So, here we're going to add a method.
So, we were going to maybe find a city, return a city by name?
>> Yeah. So, maybe my user taps a city in a list,
and then you wanna get more information about that city,
maybe the population of the city.
So you have to go to your model object that we're doing here and
find that particular city.
And we would look it up by name,
which would be the easiest way right now, I guess.
>> That makes sense.
So it would be find city with name,
and then we pass in name string.
There are probably better ways in Swift to do this,
as we covered in the standard library, ways you can search through a string.
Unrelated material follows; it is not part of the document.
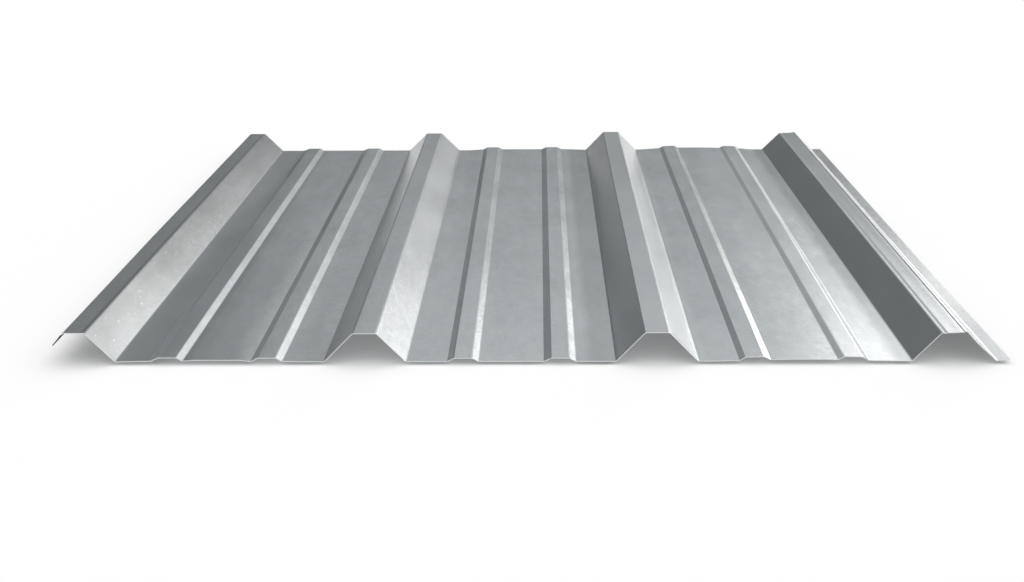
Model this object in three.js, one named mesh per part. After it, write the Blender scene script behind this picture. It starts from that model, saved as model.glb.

But here to show comparisons with Objective-C, we're just going to iterate
through the array and do string comparison on all the names.
>> And ultimately, if it works it works, right?
>> Yeah. >> [LAUGH] You can get fancy with
a single line of code.
But sometimes a for loop is just less mental gymnastics, so [LAUGH].
>> I agree. >> Yeah.
>> Oh, and just something that we totally missed here.
>> Yep. >> This is the return bad, return type.
This should give you a city, but an optional city because it might not,
the name you're passing may not be in our cities already.
So if we find it we're gonna return the city, if we don't find it,
we're gonna return nil.
>> Like, if I'm looking for Tokyo but my country is Canada.
You would wanna return nil just to indicate that that city doesn't exist
in Canada basically.
>> Yes.
And we covered that in our optionals, so you should know that.
And in Objective-C, the same function is gonna look a bit weird.